Using the data below, return the stretch from the line that contains "Model this object" through the line that contains "from math import cos, sin, radians", both included, exactly as it stands and nothing beyond it.

* * * *

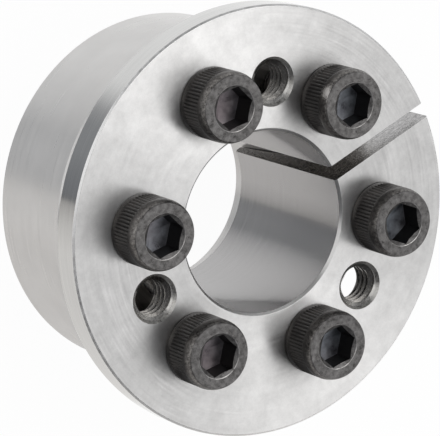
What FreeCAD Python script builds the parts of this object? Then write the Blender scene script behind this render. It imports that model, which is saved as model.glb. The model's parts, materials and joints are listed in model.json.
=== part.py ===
import FreeCAD, Part
import Sketcher
import os

# Keyless shaft locking assembly: a flanged inner ring with a slit taper
# sleeve, an outer ring with the matching taper bore, and six socket head
# cap screws that draw the two rings together.
#
# Origin on the shaft axis at the rear face of the outer ring, +Z towards
# the screw heads, +X through the slit of the inner ring. Millimetres.

SIZES = [
    ("bore_dia", 25.4, "shaft bore of the inner ring"),
    ("bore_edge", 0.35, "chamfer at both ends of the bore"),
    ("flange_dia", 60.0, "outside of the flange"),
    ("flange_thick", 4.4, "thickness of the flange"),
    ("flange_edge", 0.25, "chamfer on the flange's rims"),
    ("ring_dia", 50.8, "outside of the outer ring, which grips the hub"),
    ("ring_length", 16.6, "length of the outer ring"),
    ("ring_edge", 0.5, "chamfer on the outer ring's rims"),
    ("rest_gap", 7.3, "flange to outer ring before the screws are drawn up"),
    ("end_recess", 2.6, "rear face of the outer ring to the sleeve's thin end"),
    ("thin_wall", 1.1, "wall of the sleeve at its thin end"),
    ("cone_angle", 6.0, "slope of both tapers to the axis, in degrees"),
    ("cone_play", 0.16, "radial play between the tapers before drawing up"),
    ("cone_past", 2.0, "stretch of the sleeve's taper past the outer ring"),
    ("neck_step", 0.3, "relief from the taper down to the neck"),
    ("slit_width", 2.2, "saw cut through one side of the inner ring"),
    ("ring_slit_width", 2.2, "saw cut through one side of the outer ring"),
    ("hole_circle", 38.8, "circle of the screws and the jack holes"),
    ("thread_dia", 6.0, "outside of the screw threads"),
    ("thread_play", 0.05, "radial play in the tapped holes"),
    ("thread_mouth", 0.4, "countersink of the outer ring's tapped holes"),
    ("screw_hole_dia", 6.6, "clearance holes in the flange"),
    ("screw_hole_edge", 0.1, "broken edge of the clearance holes"),
    ("jack_core_dia", 5.0, "core of the thread in the jack holes"),
    ("jack_mouth", 0.95, "countersink of the jack holes at the front"),
    ("jack_back_edge", 0.1, "broken edge of the jack holes at the back"),
    ("screw_length", 20.0, "screw below its head"),
    ("tip_edge", 0.8, "chamfer at the screw's tip"),
    ("head_dia", 9.8, "screw head"),
    ("head_height", 5.8, "height of the screw head"),
    ("head_edge", 0.55, "chamfer on the head's upper rim"),
    ("head_foot", 0.2, "chamfer under the head"),
    ("socket_flats", 5.2, "hexagon socket across its flats"),
    ("socket_depth", 2.9, "depth of the hexagon socket"),
    ("socket_point", 0.4, "hollow at the socket's floor"),
    ("socket_mouth", 6.4, "countersink round the hexagon"),
    ("socket_slope", 30.0, "slope of that countersink to the head's face, in degrees"),
    ("knurl_low", 1.0, "lower end of the knurled band on the head"),
    ("knurl_high", 4.4, "upper end of the knurled band"),
    ("knurl_deep", 0.16, "depth of the knurl"),
    ("knurl_width", 0.45, "width of one groove"),
    ("knurl_count", 60, "grooves round the head"),
]

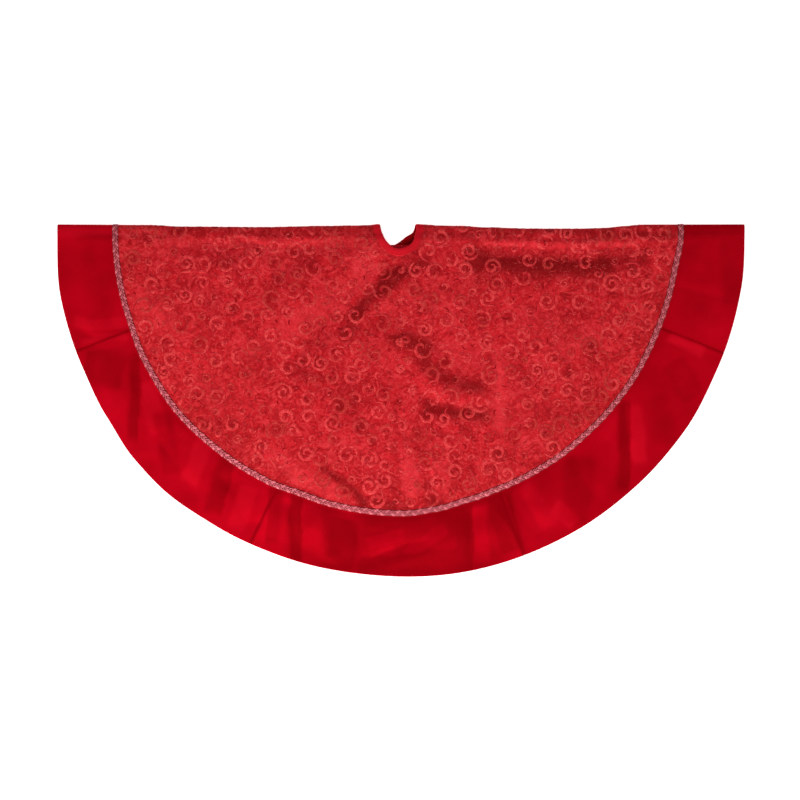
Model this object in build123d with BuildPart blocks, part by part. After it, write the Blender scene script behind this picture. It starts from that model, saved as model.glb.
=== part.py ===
from build123d import *
import os
from math import cos, sin, radians

# A round tree skirt, 48 in across, lying folded in half along its diameter.
#
# Frame: +X runs along the fold, +Z is up, and the origin is the centre of the
# trunk hole on the fold line, at floor level.  The front half is the upper
# layer, right side up.  The back is cut by a slit from the trunk hole to the
# rim, so it is two quarter wings.  They lie face down under the front half and
# turn about the fold line until all three pieces make one flat disc.

os.makedirs("parts", exist_ok=True)

# ---------------------------------------------------------------- dimensions
skirt_radius = 609.6        # half of 48 in
hole_radius = 30.0          # trunk hole, inside the neck binding
neck_binding_width = 12.0   # satin tape folded over the edge of the hole
border_width = 104.0        # satin border, braid to rim
braid_width = 13.0          # metallic braid laid over the border seam

outer_cloth = 0.9           # printed velvet panel and satin border
lining_cloth = 0.5          # lining, slit facings
rim_turning = 3.0           # satin turned under round the edge of the lining
folded_height = 6.0         # whole height of the folded skirt
fold_clear = 0.3            # each layer stops this far short of the fold line

slit_gap = 6.0              # between the two wings, closures undone
facing_width = 25.0         # tape along each side of the slit

pad_width = 20.0            # hook and loop pads
pad_length = 40.0
pad_inset = 6.0             # from the middle of the slit to the pad's edge
pad_reach = (75.0, 300.0, 560.0)   # from the hole's centre to each pad's middle
hook_pad_height = 1.0
loop_pad_height = 0.6

# Border seams, degrees round from the right end of the fold line.
front_seams = (21.5, 69.5, 115.5, 159.0)
back_seams = (23.5, 68.5, 111.5, 156.0)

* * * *

◆ Written answer
Model this object in build123d with BuildPart blocks, part by part. After it, write the Blender scene script behind this picture. It starts from that model, saved as model.glb.
=== part.py ===
from build123d import *
import os
from math import cos, sin, radians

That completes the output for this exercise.